Short problem – The records below should be written out again, exactly.

>> BEGIN Dataset rows

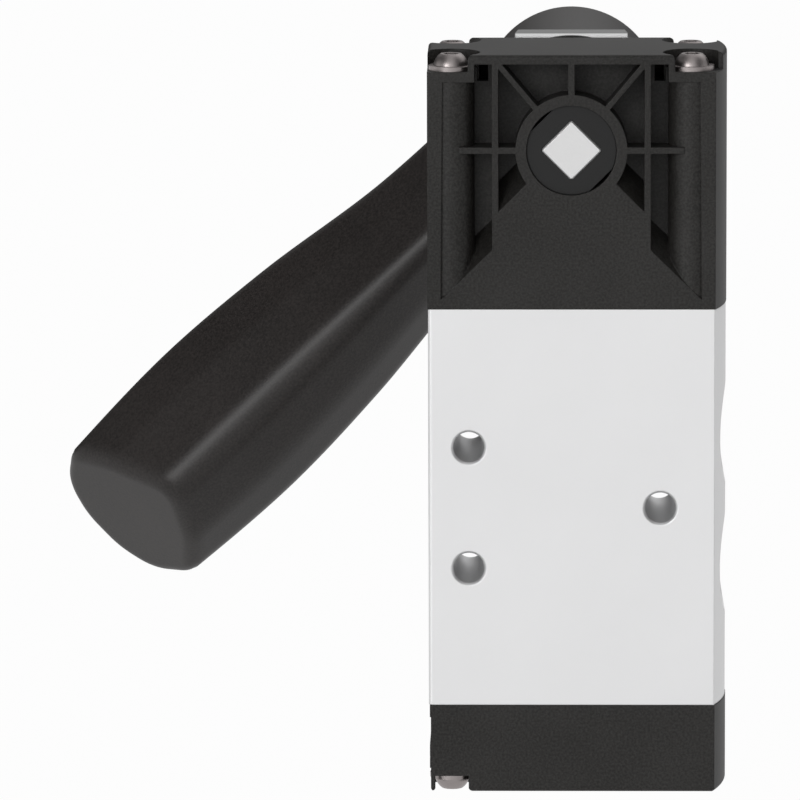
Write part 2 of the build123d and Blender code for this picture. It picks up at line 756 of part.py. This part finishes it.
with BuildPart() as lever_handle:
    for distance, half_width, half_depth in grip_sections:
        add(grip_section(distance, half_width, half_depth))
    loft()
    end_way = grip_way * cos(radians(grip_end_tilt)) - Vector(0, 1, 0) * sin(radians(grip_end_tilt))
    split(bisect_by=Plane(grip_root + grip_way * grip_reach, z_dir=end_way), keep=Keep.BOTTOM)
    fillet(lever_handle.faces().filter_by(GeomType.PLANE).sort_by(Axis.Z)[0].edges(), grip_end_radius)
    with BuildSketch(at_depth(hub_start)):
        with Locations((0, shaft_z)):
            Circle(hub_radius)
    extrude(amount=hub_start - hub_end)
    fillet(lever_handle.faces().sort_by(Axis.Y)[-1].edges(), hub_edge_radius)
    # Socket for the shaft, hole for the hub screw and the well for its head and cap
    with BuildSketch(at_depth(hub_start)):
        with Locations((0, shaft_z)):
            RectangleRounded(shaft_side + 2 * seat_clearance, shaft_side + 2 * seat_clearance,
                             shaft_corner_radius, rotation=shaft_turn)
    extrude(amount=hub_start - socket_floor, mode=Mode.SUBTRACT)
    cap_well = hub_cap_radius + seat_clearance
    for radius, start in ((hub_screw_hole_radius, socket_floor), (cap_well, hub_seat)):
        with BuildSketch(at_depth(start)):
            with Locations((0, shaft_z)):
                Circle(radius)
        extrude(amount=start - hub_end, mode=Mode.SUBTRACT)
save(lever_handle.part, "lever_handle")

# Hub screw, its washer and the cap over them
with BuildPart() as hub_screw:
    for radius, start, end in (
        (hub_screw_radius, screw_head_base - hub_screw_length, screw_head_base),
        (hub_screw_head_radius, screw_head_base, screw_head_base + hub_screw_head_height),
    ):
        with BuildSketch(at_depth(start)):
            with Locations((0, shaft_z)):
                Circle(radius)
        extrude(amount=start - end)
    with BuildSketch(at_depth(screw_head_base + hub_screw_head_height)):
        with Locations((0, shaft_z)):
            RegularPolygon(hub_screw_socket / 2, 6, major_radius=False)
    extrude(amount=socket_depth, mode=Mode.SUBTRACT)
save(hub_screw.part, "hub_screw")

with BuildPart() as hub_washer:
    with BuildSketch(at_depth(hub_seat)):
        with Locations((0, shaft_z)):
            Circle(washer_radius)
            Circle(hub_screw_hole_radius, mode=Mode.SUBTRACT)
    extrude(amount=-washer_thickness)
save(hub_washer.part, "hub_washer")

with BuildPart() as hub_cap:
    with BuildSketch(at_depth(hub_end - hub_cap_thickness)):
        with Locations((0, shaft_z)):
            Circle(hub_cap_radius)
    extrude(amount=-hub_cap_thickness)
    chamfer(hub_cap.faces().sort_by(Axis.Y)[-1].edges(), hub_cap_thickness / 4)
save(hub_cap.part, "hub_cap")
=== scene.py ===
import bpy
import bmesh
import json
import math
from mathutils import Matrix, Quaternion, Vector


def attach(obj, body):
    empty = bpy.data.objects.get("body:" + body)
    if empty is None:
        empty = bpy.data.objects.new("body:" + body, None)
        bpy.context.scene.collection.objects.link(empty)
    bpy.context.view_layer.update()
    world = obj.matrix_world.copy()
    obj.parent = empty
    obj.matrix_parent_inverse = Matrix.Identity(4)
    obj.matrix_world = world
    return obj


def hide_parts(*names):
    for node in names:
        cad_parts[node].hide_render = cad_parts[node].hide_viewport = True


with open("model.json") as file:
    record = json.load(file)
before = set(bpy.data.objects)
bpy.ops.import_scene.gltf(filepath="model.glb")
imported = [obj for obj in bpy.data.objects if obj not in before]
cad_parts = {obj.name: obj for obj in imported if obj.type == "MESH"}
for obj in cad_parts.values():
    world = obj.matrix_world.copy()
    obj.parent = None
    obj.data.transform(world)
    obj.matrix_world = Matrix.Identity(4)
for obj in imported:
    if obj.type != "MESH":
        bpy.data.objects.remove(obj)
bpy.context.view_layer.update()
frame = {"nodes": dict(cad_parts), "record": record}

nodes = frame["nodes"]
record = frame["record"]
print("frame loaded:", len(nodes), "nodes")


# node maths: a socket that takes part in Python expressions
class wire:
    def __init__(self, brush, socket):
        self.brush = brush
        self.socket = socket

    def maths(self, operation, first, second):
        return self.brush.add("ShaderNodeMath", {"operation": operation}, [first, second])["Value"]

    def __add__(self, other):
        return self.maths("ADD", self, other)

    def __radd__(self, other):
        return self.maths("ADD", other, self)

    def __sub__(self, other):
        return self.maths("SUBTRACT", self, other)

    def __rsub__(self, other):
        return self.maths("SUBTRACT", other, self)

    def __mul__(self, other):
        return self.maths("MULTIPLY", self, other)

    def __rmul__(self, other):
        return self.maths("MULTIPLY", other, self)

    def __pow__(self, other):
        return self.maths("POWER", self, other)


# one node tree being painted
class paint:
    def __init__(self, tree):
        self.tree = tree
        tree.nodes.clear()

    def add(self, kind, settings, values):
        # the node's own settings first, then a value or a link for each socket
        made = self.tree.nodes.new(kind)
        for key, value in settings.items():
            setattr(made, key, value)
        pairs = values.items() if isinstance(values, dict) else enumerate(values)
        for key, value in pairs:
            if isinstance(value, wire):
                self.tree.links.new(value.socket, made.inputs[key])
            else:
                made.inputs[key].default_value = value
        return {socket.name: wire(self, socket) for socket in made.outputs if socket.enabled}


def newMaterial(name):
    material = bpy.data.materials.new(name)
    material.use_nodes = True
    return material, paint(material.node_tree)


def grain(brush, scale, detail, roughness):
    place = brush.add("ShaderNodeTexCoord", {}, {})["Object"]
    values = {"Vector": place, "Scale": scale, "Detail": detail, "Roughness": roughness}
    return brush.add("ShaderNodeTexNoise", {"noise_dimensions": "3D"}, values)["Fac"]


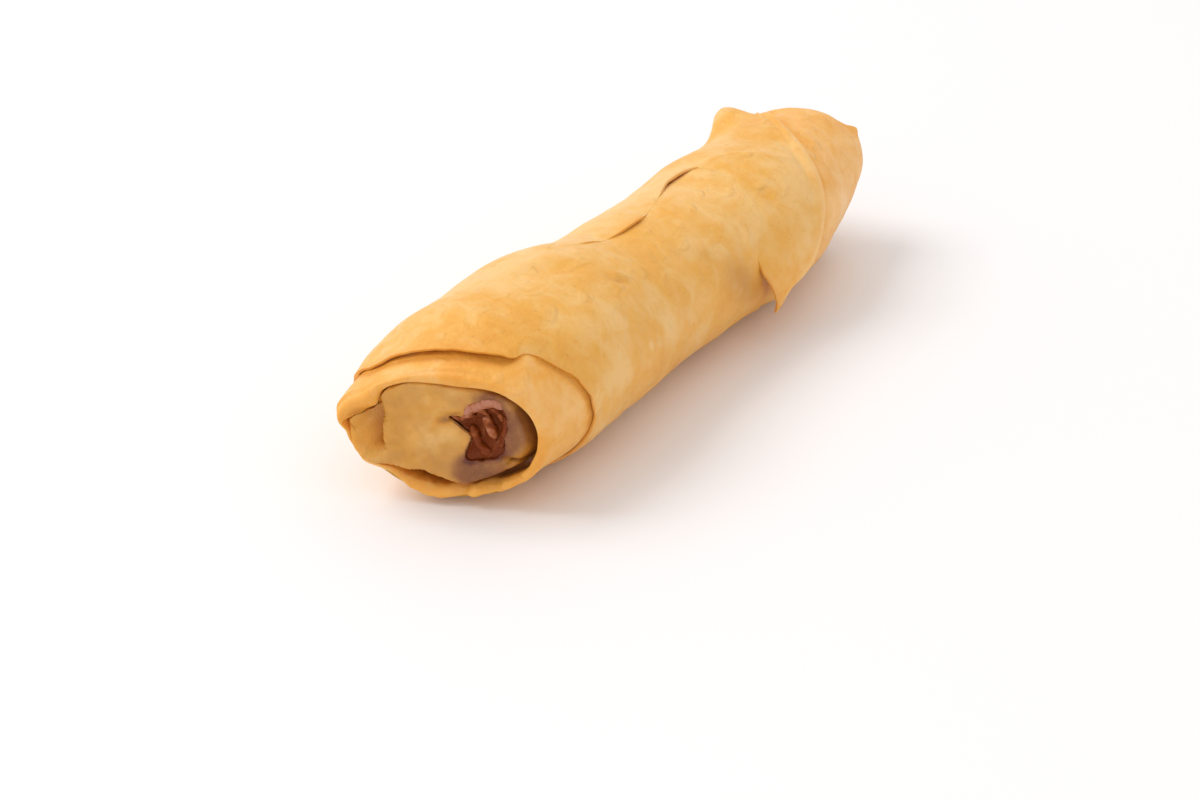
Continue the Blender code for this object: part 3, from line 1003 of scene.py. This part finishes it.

>> END Dataset rows

Solution for this task –
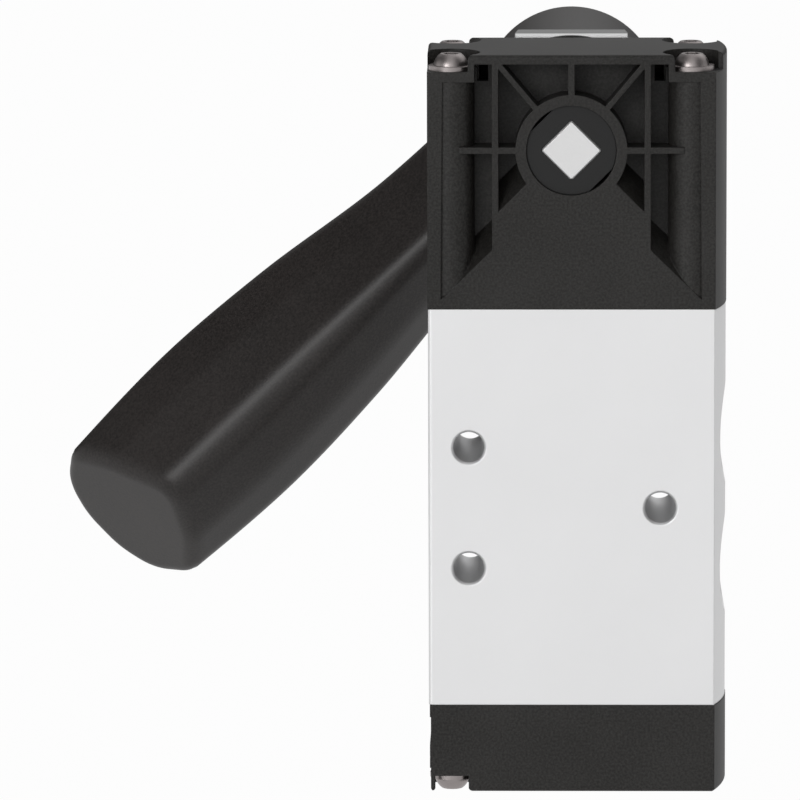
Write part 2 of the build123d and Blender code for this picture. It picks up at line 756 of part.py. This part finishes it.
with BuildPart() as lever_handle:
    for distance, half_width, half_depth in grip_sections:
        add(grip_section(distance, half_width, half_depth))
    loft()
    end_way = grip_way * cos(radians(grip_end_tilt)) - Vector(0, 1, 0) * sin(radians(grip_end_tilt))
    split(bisect_by=Plane(grip_root + grip_way * grip_reach, z_dir=end_way), keep=Keep.BOTTOM)
    fillet(lever_handle.faces().filter_by(GeomType.PLANE).sort_by(Axis.Z)[0].edges(), grip_end_radius)
    with BuildSketch(at_depth(hub_start)):
        with Locations((0, shaft_z)):
            Circle(hub_radius)
    extrude(amount=hub_start - hub_end)
    fillet(lever_handle.faces().sort_by(Axis.Y)[-1].edges(), hub_edge_radius)
    # Socket for the shaft, hole for the hub screw and the well for its head and cap
    with BuildSketch(at_depth(hub_start)):
        with Locations((0, shaft_z)):
            RectangleRounded(shaft_side + 2 * seat_clearance, shaft_side + 2 * seat_clearance,
                             shaft_corner_radius, rotation=shaft_turn)
    extrude(amount=hub_start - socket_floor, mode=Mode.SUBTRACT)
    cap_well = hub_cap_radius + seat_clearance
    for radius, start in ((hub_screw_hole_radius, socket_floor), (cap_well, hub_seat)):
        with BuildSketch(at_depth(start)):
            with Locations((0, shaft_z)):
                Circle(radius)
        extrude(amount=start - hub_end, mode=Mode.SUBTRACT)
save(lever_handle.part, "lever_handle")

# Hub screw, its washer and the cap over them
with BuildPart() as hub_screw:
    for radius, start, end in (
        (hub_screw_radius, screw_head_base - hub_screw_length, screw_head_base),
        (hub_screw_head_radius, screw_head_base, screw_head_base + hub_screw_head_height),
    ):
        with BuildSketch(at_depth(start)):
            with Locations((0, shaft_z)):
                Circle(radius)
        extrude(amount=start - end)
    with BuildSketch(at_depth(screw_head_base + hub_screw_head_height)):
        with Locations((0, shaft_z)):
            RegularPolygon(hub_screw_socket / 2, 6, major_radius=False)
    extrude(amount=socket_depth, mode=Mode.SUBTRACT)
save(hub_screw.part, "hub_screw")

with BuildPart() as hub_washer:
    with BuildSketch(at_depth(hub_seat)):
        with Locations((0, shaft_z)):
            Circle(washer_radius)
            Circle(hub_screw_hole_radius, mode=Mode.SUBTRACT)
    extrude(amount=-washer_thickness)
save(hub_washer.part, "hub_washer")

with BuildPart() as hub_cap:
    with BuildSketch(at_depth(hub_end - hub_cap_thickness)):
        with Locations((0, shaft_z)):
            Circle(hub_cap_radius)
    extrude(amount=-hub_cap_thickness)
    chamfer(hub_cap.faces().sort_by(Axis.Y)[-1].edges(), hub_cap_thickness / 4)
save(hub_cap.part, "hub_cap")
=== scene.py ===
import bpy
import bmesh
import json
import math
from mathutils import Matrix, Quaternion, Vector


def attach(obj, body):
    empty = bpy.data.objects.get("body:" + body)
    if empty is None:
        empty = bpy.data.objects.new("body:" + body, None)
        bpy.context.scene.collection.objects.link(empty)
    bpy.context.view_layer.update()
    world = obj.matrix_world.copy()
    obj.parent = empty
    obj.matrix_parent_inverse = Matrix.Identity(4)
    obj.matrix_world = world
    return obj


def hide_parts(*names):
    for node in names:
        cad_parts[node].hide_render = cad_parts[node].hide_viewport = True


with open("model.json") as file:
    record = json.load(file)
before = set(bpy.data.objects)
bpy.ops.import_scene.gltf(filepath="model.glb")
imported = [obj for obj in bpy.data.objects if obj not in before]
cad_parts = {obj.name: obj for obj in imported if obj.type == "MESH"}
for obj in cad_parts.values():
    world = obj.matrix_world.copy()
    obj.parent = None
    obj.data.transform(world)
    obj.matrix_world = Matrix.Identity(4)
for obj in imported:
    if obj.type != "MESH":
        bpy.data.objects.remove(obj)
bpy.context.view_layer.update()
frame = {"nodes": dict(cad_parts), "record": record}

nodes = frame["nodes"]
record = frame["record"]
print("frame loaded:", len(nodes), "nodes")


# node maths: a socket that takes part in Python expressions
class wire:
    def __init__(self, brush, socket):
        self.brush = brush
        self.socket = socket

    def maths(self, operation, first, second):
        return self.brush.add("ShaderNodeMath", {"operation": operation}, [first, second])["Value"]

    def __add__(self, other):
        return self.maths("ADD", self, other)

    def __radd__(self, other):
        return self.maths("ADD", other, self)

    def __sub__(self, other):
        return self.maths("SUBTRACT", self, other)

    def __rsub__(self, other):
        return self.maths("SUBTRACT", other, self)

    def __mul__(self, other):
        return self.maths("MULTIPLY", self, other)

    def __rmul__(self, other):
        return self.maths("MULTIPLY", other, self)

    def __pow__(self, other):
        return self.maths("POWER", self, other)


# one node tree being painted
class paint:
    def __init__(self, tree):
        self.tree = tree
        tree.nodes.clear()

    def add(self, kind, settings, values):
        # the node's own settings first, then a value or a link for each socket
        made = self.tree.nodes.new(kind)
        for key, value in settings.items():
            setattr(made, key, value)
        pairs = values.items() if isinstance(values, dict) else enumerate(values)
        for key, value in pairs:
            if isinstance(value, wire):
                self.tree.links.new(value.socket, made.inputs[key])
            else:
                made.inputs[key].default_value = value
        return {socket.name: wire(self, socket) for socket in made.outputs if socket.enabled}


def newMaterial(name):
    material = bpy.data.materials.new(name)
    material.use_nodes = True
    return material, paint(material.node_tree)


def grain(brush, scale, detail, roughness):
    place = brush.add("ShaderNodeTexCoord", {}, {})["Object"]
    values = {"Vector": place, "Scale": scale, "Detail": detail, "Roughness": roughness}
    return brush.add("ShaderNodeTexNoise", {"noise_dimensions": "3D"}, values)["Fac"]


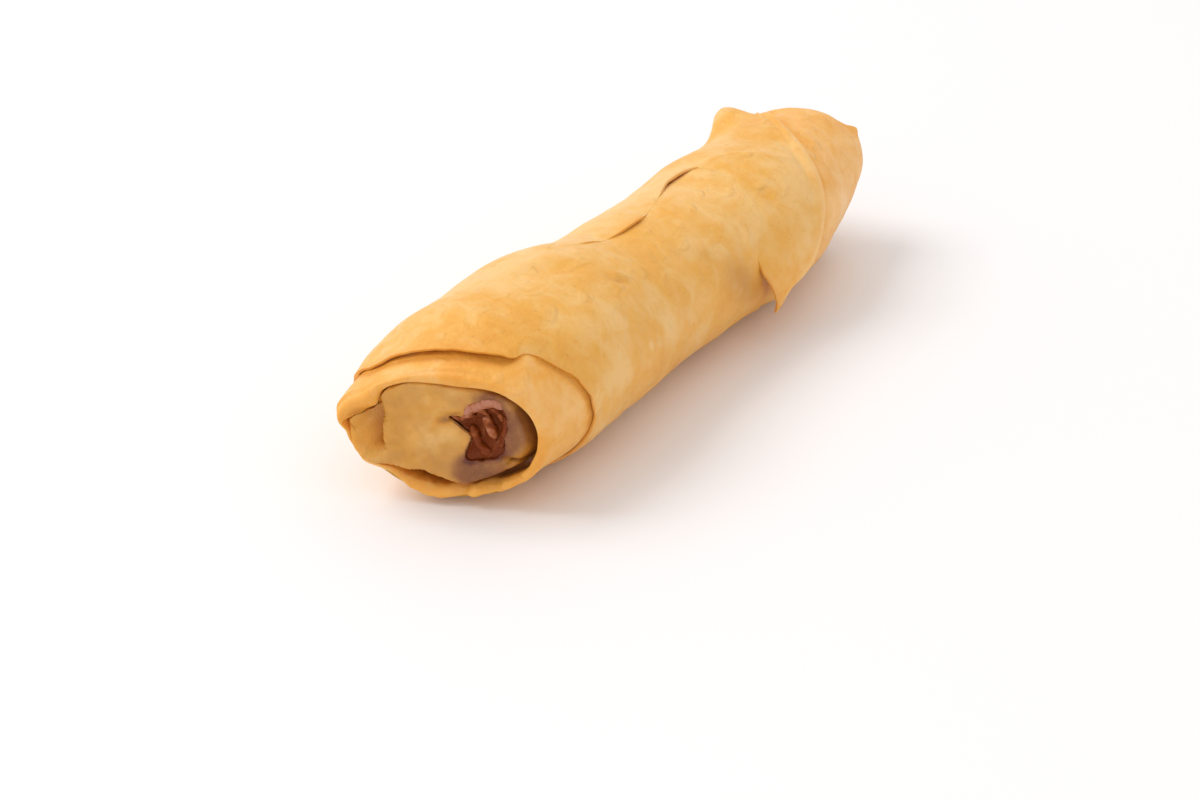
Continue the Blender code for this object: part 3, from line 1003 of scene.py. This part finishes it.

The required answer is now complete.